--- START Information given ---
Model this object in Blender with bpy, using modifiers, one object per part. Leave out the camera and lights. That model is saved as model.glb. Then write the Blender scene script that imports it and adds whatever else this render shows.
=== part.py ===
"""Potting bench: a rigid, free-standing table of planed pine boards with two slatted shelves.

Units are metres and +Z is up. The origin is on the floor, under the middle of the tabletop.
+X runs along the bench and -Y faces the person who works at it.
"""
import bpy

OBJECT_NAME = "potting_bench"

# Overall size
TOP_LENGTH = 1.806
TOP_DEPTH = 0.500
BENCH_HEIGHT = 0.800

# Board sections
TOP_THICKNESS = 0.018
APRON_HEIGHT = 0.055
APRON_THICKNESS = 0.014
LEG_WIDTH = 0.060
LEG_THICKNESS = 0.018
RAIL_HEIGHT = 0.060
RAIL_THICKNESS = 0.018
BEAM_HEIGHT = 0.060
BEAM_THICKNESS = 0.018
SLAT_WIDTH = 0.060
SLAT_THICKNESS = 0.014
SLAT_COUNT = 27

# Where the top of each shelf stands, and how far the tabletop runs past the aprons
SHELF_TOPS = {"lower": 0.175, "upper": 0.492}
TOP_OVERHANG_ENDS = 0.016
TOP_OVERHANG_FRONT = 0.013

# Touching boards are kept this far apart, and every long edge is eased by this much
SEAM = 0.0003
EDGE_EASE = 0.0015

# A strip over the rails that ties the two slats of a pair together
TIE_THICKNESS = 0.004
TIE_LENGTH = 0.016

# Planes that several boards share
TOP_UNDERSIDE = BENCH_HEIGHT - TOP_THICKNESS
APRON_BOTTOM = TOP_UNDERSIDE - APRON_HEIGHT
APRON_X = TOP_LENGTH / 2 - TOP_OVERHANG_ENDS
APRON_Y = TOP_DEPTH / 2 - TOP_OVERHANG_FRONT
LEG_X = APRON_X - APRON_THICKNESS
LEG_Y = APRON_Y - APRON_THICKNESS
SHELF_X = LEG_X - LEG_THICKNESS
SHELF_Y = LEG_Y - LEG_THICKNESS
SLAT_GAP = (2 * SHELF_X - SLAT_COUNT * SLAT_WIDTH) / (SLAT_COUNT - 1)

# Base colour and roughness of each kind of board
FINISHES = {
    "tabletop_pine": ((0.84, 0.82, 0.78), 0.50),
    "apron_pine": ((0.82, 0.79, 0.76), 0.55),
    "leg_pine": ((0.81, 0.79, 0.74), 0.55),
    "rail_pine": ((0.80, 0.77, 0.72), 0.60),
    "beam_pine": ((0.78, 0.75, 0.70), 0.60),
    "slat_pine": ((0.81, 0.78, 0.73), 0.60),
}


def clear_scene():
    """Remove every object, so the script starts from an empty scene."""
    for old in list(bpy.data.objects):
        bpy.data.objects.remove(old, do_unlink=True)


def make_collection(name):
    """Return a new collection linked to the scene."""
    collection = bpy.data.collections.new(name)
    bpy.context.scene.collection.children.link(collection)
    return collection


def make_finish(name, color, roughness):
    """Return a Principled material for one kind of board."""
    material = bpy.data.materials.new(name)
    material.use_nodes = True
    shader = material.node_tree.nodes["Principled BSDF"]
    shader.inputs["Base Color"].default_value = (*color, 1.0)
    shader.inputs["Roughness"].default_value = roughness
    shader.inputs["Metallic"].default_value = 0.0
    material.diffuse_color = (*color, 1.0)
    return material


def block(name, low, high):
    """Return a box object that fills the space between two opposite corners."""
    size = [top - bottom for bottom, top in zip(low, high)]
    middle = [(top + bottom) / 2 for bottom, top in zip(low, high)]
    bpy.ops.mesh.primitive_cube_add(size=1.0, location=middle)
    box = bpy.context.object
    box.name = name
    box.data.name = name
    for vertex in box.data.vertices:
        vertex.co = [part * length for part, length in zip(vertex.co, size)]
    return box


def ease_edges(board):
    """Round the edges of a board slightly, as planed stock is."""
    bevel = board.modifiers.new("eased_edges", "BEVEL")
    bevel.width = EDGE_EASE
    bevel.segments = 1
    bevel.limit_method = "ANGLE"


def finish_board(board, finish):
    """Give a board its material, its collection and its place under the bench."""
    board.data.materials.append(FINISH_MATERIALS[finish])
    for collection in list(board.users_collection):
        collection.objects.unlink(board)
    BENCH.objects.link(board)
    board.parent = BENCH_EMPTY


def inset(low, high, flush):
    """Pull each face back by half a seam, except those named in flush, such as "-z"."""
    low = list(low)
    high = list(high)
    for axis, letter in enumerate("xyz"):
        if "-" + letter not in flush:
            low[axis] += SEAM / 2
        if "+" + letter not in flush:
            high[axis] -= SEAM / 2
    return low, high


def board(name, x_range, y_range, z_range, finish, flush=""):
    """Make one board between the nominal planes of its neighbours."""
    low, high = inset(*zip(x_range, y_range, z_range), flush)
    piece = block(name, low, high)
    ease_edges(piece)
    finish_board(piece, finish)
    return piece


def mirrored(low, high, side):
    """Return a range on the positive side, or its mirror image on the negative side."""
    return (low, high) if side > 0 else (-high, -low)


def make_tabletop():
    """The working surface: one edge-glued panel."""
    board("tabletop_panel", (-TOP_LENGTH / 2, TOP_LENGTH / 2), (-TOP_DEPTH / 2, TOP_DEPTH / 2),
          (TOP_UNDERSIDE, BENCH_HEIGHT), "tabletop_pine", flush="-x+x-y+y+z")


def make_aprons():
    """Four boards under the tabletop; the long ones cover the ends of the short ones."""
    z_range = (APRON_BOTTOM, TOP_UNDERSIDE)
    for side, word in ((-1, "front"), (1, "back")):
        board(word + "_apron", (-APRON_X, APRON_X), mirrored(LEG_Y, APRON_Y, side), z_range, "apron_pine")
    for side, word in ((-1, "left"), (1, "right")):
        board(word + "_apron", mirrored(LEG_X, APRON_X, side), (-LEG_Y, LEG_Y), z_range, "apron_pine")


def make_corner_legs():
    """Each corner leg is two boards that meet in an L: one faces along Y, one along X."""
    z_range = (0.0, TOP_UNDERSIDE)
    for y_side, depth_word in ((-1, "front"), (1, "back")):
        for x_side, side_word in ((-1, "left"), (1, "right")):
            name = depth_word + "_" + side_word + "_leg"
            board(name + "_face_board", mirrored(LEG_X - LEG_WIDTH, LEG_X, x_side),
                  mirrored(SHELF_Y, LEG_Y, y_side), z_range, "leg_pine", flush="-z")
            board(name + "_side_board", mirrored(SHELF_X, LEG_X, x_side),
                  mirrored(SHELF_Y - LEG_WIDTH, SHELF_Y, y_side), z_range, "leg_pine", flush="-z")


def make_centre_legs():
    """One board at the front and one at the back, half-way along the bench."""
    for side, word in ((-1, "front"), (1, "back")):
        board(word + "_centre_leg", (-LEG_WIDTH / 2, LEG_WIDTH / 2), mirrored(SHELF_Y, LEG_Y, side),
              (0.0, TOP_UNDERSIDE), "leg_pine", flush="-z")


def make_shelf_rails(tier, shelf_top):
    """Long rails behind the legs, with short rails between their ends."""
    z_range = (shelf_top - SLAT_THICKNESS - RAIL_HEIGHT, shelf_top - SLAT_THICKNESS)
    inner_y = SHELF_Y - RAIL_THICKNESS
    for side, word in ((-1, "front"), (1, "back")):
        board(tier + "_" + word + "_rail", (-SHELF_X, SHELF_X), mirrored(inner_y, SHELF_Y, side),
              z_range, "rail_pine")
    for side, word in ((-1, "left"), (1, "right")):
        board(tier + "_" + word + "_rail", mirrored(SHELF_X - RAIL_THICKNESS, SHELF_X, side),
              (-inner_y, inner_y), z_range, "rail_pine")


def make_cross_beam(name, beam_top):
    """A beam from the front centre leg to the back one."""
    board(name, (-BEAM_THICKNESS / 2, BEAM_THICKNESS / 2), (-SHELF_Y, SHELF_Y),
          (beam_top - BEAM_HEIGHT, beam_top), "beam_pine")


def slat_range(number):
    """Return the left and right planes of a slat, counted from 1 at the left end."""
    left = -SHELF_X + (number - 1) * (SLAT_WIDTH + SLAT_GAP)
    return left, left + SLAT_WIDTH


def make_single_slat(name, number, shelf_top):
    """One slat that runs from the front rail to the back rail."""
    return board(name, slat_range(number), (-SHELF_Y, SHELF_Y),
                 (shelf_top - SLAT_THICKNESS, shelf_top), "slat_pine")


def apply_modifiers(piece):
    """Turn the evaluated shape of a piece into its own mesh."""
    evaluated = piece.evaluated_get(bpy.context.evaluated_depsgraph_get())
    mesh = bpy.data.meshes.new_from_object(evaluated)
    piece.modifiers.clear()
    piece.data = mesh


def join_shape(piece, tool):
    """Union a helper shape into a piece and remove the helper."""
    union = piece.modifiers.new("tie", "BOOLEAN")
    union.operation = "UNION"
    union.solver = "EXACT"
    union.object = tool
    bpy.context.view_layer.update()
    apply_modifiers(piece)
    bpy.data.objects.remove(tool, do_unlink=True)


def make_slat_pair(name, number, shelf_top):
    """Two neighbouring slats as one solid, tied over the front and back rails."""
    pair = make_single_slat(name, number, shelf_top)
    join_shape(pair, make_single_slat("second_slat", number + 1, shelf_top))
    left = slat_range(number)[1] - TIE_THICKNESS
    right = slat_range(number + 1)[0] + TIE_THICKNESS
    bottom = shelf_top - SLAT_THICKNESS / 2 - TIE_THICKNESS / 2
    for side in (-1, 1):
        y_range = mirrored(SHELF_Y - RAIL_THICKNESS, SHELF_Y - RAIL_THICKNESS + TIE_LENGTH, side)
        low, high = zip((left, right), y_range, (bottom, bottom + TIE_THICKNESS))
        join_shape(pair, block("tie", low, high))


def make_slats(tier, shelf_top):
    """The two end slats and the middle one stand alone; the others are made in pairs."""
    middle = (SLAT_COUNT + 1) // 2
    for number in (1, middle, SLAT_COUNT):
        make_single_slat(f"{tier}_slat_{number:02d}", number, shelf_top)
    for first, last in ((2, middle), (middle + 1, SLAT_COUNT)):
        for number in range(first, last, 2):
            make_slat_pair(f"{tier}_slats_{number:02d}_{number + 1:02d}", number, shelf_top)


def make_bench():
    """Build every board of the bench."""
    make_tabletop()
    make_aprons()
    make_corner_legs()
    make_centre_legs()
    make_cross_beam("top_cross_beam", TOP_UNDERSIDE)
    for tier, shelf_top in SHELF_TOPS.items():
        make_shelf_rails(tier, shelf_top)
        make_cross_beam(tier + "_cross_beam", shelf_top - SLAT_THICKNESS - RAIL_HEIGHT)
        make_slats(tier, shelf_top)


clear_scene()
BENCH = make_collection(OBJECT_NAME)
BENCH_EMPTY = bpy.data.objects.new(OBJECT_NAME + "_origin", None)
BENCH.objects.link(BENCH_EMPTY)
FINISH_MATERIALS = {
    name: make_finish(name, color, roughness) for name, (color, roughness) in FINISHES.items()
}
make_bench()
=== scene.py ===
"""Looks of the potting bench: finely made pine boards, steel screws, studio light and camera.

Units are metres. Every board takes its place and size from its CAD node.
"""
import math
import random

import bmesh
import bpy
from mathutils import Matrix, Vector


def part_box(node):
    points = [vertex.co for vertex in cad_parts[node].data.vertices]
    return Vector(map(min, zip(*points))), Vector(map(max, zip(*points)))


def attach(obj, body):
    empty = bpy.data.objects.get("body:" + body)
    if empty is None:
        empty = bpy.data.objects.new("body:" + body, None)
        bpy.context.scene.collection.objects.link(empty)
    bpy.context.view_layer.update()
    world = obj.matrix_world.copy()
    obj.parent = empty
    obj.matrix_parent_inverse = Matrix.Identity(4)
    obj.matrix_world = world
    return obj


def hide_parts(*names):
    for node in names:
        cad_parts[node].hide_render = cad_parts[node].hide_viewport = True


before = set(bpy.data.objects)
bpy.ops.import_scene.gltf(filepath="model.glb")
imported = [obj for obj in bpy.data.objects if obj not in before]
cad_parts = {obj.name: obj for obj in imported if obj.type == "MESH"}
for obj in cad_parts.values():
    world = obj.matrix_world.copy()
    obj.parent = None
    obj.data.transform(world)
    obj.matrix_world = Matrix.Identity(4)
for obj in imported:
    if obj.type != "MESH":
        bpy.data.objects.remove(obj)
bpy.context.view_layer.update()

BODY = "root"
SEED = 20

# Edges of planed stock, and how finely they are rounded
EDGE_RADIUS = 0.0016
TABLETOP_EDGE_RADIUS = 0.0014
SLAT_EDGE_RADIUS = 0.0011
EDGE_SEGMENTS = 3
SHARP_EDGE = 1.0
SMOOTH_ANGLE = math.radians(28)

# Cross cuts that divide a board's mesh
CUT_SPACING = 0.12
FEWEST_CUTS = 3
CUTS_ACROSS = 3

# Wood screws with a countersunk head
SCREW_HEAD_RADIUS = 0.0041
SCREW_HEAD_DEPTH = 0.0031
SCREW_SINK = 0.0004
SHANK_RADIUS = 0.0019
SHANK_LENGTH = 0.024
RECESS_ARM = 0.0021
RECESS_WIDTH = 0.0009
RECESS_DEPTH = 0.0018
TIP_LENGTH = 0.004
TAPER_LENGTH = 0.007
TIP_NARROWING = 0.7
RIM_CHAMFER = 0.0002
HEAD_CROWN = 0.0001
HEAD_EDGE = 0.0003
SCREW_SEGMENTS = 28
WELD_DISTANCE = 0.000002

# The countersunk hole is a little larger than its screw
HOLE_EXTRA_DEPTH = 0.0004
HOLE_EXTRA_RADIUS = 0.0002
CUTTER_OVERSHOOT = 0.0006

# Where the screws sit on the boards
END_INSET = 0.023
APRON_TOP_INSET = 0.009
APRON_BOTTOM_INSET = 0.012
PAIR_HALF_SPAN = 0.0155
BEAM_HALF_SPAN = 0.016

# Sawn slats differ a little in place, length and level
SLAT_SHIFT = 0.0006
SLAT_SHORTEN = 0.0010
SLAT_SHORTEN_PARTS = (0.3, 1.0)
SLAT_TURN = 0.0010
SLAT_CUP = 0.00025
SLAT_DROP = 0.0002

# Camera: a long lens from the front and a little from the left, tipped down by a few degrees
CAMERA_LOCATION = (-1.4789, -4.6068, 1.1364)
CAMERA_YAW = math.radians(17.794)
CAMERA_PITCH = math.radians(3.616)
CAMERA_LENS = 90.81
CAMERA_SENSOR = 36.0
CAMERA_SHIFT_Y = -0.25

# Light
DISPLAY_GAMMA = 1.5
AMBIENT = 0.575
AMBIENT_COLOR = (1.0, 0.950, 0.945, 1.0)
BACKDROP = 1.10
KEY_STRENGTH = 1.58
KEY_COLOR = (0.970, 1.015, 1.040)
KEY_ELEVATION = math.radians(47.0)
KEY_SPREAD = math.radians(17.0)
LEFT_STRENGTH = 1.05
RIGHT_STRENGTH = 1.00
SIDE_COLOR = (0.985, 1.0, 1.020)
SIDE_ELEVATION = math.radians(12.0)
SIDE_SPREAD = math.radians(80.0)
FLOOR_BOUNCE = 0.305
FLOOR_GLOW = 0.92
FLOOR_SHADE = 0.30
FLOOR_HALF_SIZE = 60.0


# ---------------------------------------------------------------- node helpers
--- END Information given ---
--- START Information given ---
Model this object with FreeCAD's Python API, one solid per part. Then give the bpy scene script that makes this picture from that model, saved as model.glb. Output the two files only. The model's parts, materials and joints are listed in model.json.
--- END Information given ---
• Exercise requirements
Extract and reproduce exactly the lines opening with the line containing "for node in" and closing with the line containing "CUTS_ACROSS = 3", inclusive.

• Full solution
    for node in names:
        cad_parts[node].hide_render = cad_parts[node].hide_viewport = True


before = set(bpy.data.objects)
bpy.ops.import_scene.gltf(filepath="model.glb")
imported = [obj for obj in bpy.data.objects if obj not in before]
cad_parts = {obj.name: obj for obj in imported if obj.type == "MESH"}
for obj in cad_parts.values():
    world = obj.matrix_world.copy()
    obj.parent = None
    obj.data.transform(world)
    obj.matrix_world = Matrix.Identity(4)
for obj in imported:
    if obj.type != "MESH":
        bpy.data.objects.remove(obj)
bpy.context.view_layer.update()

BODY = "root"
SEED = 20

# Edges of planed stock, and how finely they are rounded
EDGE_RADIUS = 0.0016
TABLETOP_EDGE_RADIUS = 0.0014
SLAT_EDGE_RADIUS = 0.0011
EDGE_SEGMENTS = 3
SHARP_EDGE = 1.0
SMOOTH_ANGLE = math.radians(28)

# Cross cuts that divide a board's mesh
CUT_SPACING = 0.12
FEWEST_CUTS = 3
CUTS_ACROSS = 3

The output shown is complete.